According to the company's year-end outlook, effective rents were down by 2% from the end of '02, even as occupancy rose by around half a basis point. Because of the focus on owning, rental properties are being converted to condominiums, including two buildings she knows of that were supposed to have opened up as rentals.

Burnstein expects the market to improve, with housing starts having slowed locally and the overall economy on an uptick. "Things will pick up. They probably have started to turn around already, but it takes a while to work it's way through," she said.

Meanwhile, Atlanta landlords are taking no chances, offering two or three months free rent. She measures the value of concessions at $107 a month at the end of 2003, up from $98 a month the year prior.

In Boston, the market is still in the doldrums, said Matthew Newman, publisher of Just Rentals and himself a landlord and owner of an on-line rental service. "We haven't seen a turnaround yet. There's still weakness."

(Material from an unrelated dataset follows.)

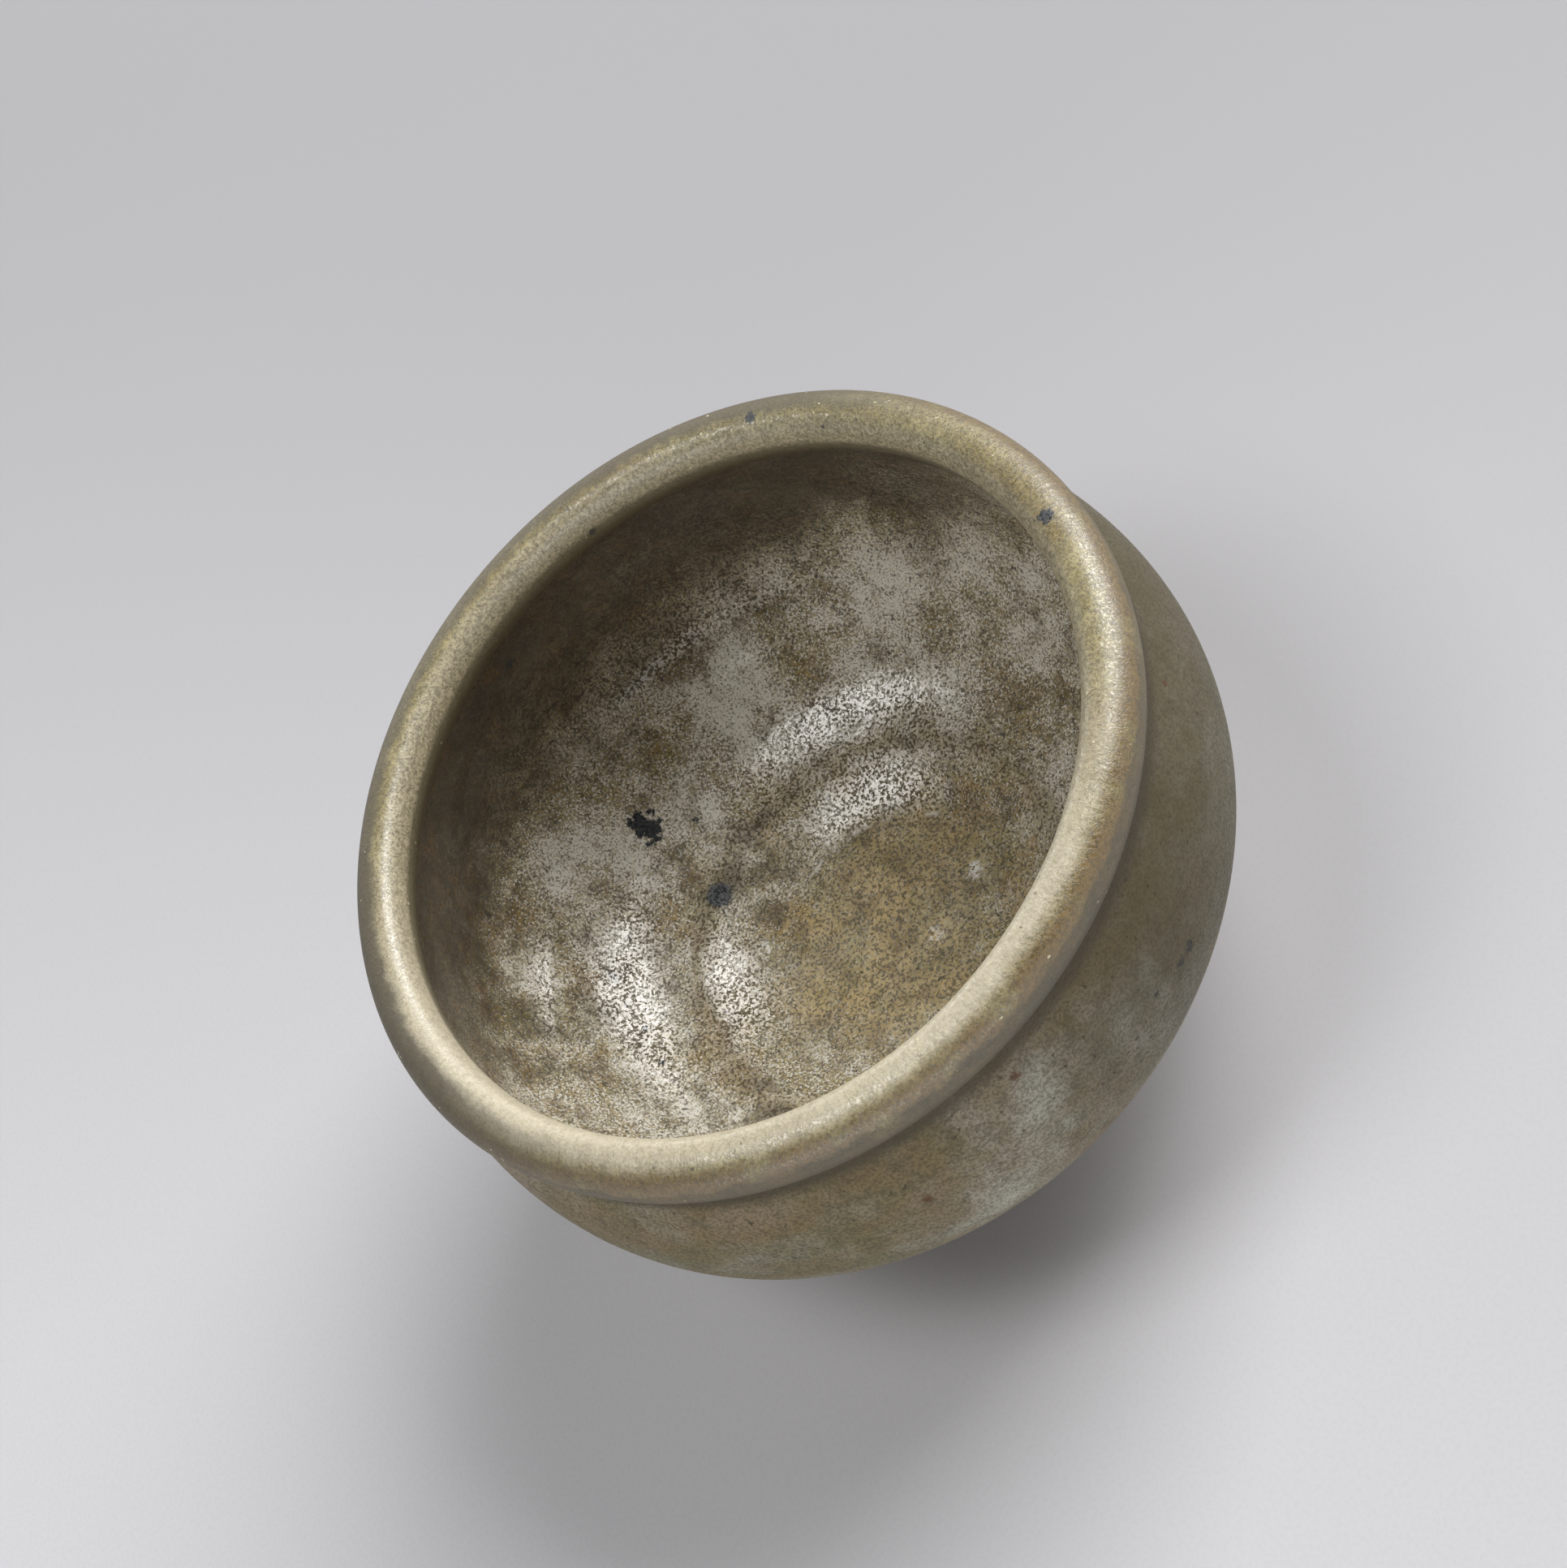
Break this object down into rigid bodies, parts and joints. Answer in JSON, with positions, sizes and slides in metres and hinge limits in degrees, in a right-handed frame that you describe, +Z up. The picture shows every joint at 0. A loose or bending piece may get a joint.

Newman sees rents continuing to come down, although not as fast as in the past. Despite talk of higher rates to come, "it's hard to say when the turnaround will come," Newman said.

The U.S. Labor Department is scheduled to release April's consumer price index on Friday at 8:30 a.m. EDT. CPI rose by 0.5% in March.

    Editor's Note: Reality Check stories survey sentiment among business people and their trade associations. They are intended to complement and anticipate economic data and to provide a sounding into specific sectors of the U.S. economy.